There’s a manageable amount of new housing by the station, which will get you to the honeypots of Clacton in ten minutes. I think I’d stay in Wivenhoe.
A few folk had correctly identified this as the 206th successive day of sunshine on the Essex coast, and were marking off boats in their boat-spotting book.
It’s worth crossing the Colne to Rowhedge for their pubs, particularly the Albion. Many thanks to Tendring CAMRA for their info.
I’d brought my Dad and Mrs RM here for lunch at the Black Buoy a while ago, and they were entranced. “Much better than snooty Southwold” said one of us.
The Black Buoy is gastro but good, the Rose & Crown has the 2004 Champion Bitter on the bar and the views of boats.
But I only have eyes for the Station, after which the, er, station is named.
It’s a little gem of a station boozer. Not that Essex is short of good boozers.
You can trust a pub with two handpumps, Carlsberg bar towels and an old Tolly Cobbold sign.
Slightly irreverent in the best sense.
“Can I have a pint of the Strong Man”
“No, I’m keeping it back for myself“. They should twin with that Burton Latimer place.

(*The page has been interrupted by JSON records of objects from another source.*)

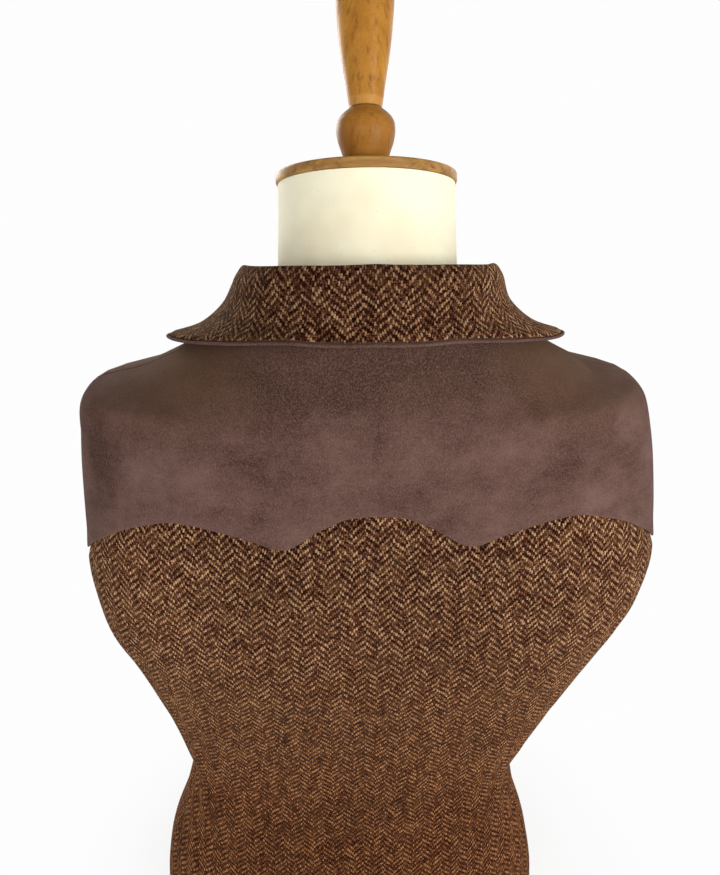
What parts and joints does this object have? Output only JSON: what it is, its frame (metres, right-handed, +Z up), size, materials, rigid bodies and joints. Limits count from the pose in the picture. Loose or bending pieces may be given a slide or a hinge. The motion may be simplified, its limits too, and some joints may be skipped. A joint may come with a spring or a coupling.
{
  "type": "western vest on a dress form",
  "caption": "Sleeveless western vest with a scalloped suede yoke and a turned-down collar, worn on a limbless dress form with a wooden cap and finial.",
  "frame": {"origin": "on the table, at the middle of the bounding box's underside, under the form's base board", "axes": "+Z up, the vest's back faces +Y and its closed front faces -Y, and the wearer's left is +X"},
  "size_m": [0.4541, 0.2328, 0.9859],
  "materials": {
    "tweed": "brown and tan herringbone wool tweed, rough",
    "suede": "brown suede with a soft brushed nap",
    "horn": "dark brown horn-like buttons",
    "canvas": "cream cotton canvas, stretched smooth",
    "timber": "turned beech with a golden stain and satin varnish"
  },
  "bodies": {
    "root": {"back_panel": "tweed", "back_yoke": "suede", "front_panel_left": "tweed", "front_panel_right": "tweed", "front_yoke_left": "suede", "front_yoke_right": "suede", "collar_top": "tweed", "collar_under": "suede", "button_1": "horn", "button_2": "horn", "button_3": "horn", "button_4": "horn", "button_5": "horn", "form_torso": "canvas", "form_cap": "timber", "form_finial": "timber", "form_board": "timber"}
  },
  "joints": []
}
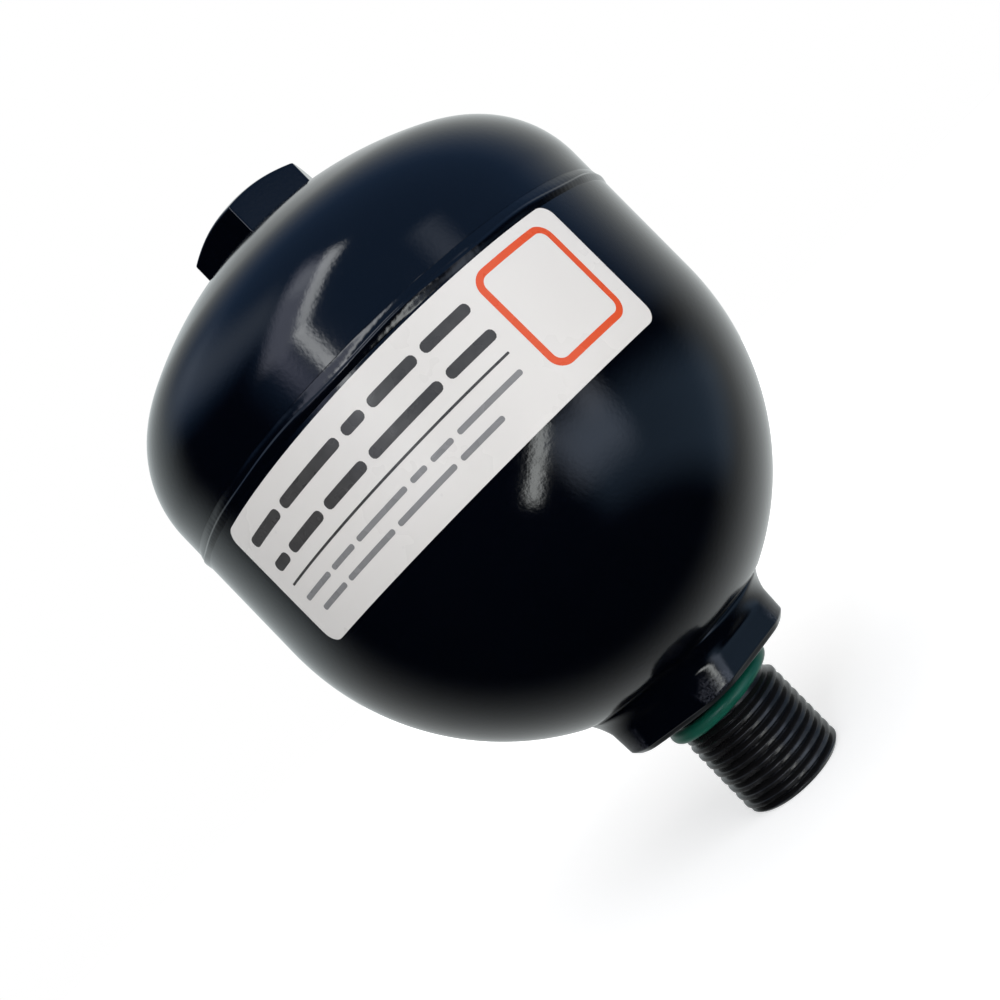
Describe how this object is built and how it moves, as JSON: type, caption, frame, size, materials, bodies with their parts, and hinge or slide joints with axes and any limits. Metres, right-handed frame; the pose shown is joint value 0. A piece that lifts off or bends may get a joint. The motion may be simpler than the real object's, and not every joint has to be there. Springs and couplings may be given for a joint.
{
  "type": "diaphragm accumulator",
  "caption": "Welded steel diaphragm accumulator with a threaded oil port stub on a hexagon boss, a hexagon gas plug, a seal ring on the stub and a printed sticker.",
  "frame": {"origin": "on the vessel's axis, in the plane of the hexagon boss's flat underside, which seats on the block that the port screws into", "axes": "+Z along the vessel's axis from the oil port up to the gas plug; the sticker faces -Y"},
  "size_m": [0.1028, 0.1028, 0.1475],
  "materials": {
    "enamel": "gloss navy-black enamel over steel",
    "black_steel": "black phosphated and oiled, semi-matt",
    "turned_steel": "bright turned steel",
    "black_rubber": "moulded nitrile rubber, matt",
    "green_rubber": "moulded green nitrile rubber, satin",
    "copper": "soft copper",
    "vinyl": "printed white vinyl film, satin"
  },
  "bodies": {
    "vessel": {"fluid_shell": "enamel", "gas_shell": "enamel", "girth_weld": "enamel", "clamp_ring": "black_steel", "gas_plug": "enamel", "gas_plug_seal": "black_rubber", "charging_screw": "turned_steel", "charging_screw_seal": "copper", "port_seal": "green_rubber", "label": "vinyl"},
    "closer": {"closing_button": "turned_steel", "diaphragm": "black_rubber"}
  },
  "joints": [
    {"name": "button_lift", "type": "slide", "parent": "vessel", "child": "closer", "axis": [0, 0, 1], "range_m": [0, 0.08], "deforming": ["diaphragm"]}
  ]
}
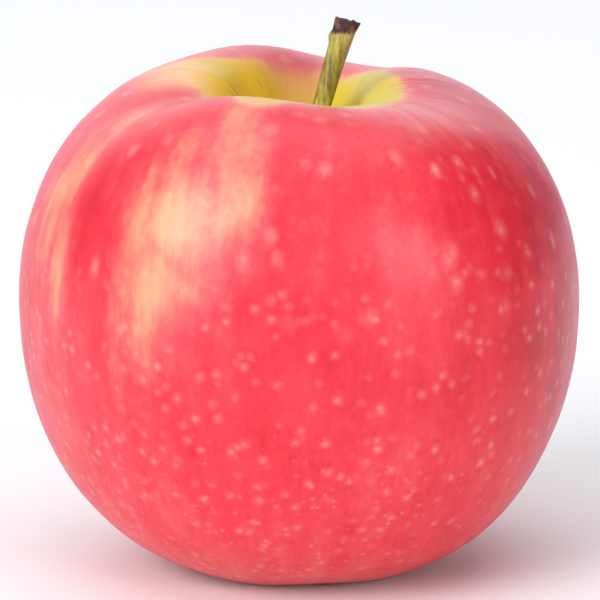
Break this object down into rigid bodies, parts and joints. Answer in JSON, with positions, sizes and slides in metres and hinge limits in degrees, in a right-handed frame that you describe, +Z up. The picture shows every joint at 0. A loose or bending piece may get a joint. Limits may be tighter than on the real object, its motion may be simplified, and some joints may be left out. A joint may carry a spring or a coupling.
{
  "type": "apple",
  "caption": "Whole ripe pink-red apple with its woody stem in a deep stem cavity, standing on the crown round its dried calyx.",
  "frame": {"origin": "on the surface that the apple stands on, under the middle of its box", "axes": "+Z up along the fruit's core axis, -Y towards the viewer, +X to the viewer's right; the stem leans towards +X"},
  "size_m": [0.079, 0.0774, 0.0775],
  "materials": {
    "skin": "smooth waxy fruit skin, pink-red over cream-yellow, with fine pale dots",
    "stem_wood": "olive-green to brown woody stalk with a dark dry cut end",
    "dried_sepal": "dry, brittle, downy grey-brown leaf",
    "dried_stamen": "dry dark-brown fibres"
  },
  "bodies": {
    "root": {"fruit": "skin", "stem": "stem_wood", "sepal_1": "dried_sepal", "sepal_2": "dried_sepal", "sepal_3": "dried_sepal", "sepal_4": "dried_sepal", "sepal_5": "dried_sepal", "stamen_tuft": "dried_stamen"}
  },
  "joints": []
}
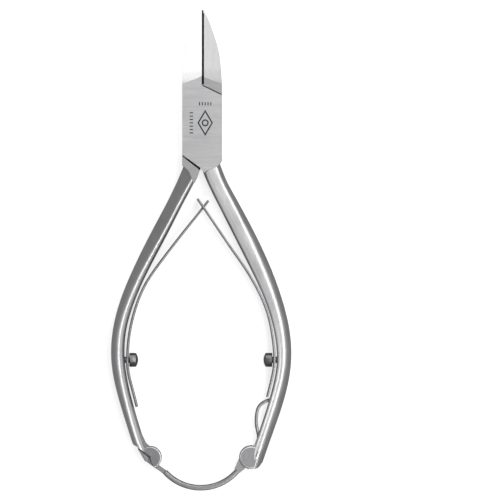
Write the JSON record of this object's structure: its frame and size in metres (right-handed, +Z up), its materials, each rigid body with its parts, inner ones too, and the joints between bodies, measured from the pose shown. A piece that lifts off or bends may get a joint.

Lots to see if you like train stuff (grief, who does that ?),
but better just to sit at a proper table and enjoy decent Colchester Brewery beer and the banter from a surprisingly young crowd. Or perhaps tradesmen knock off at 2pm on Fridays ?
I enjoyed it so much I nearly missed the train back to Colchester. And believe me, you wouldn’t want to be stranded in a strange Essex town with men wearing scarves.
That early motorhome looks like it would fit nicely behind a mobility scooter.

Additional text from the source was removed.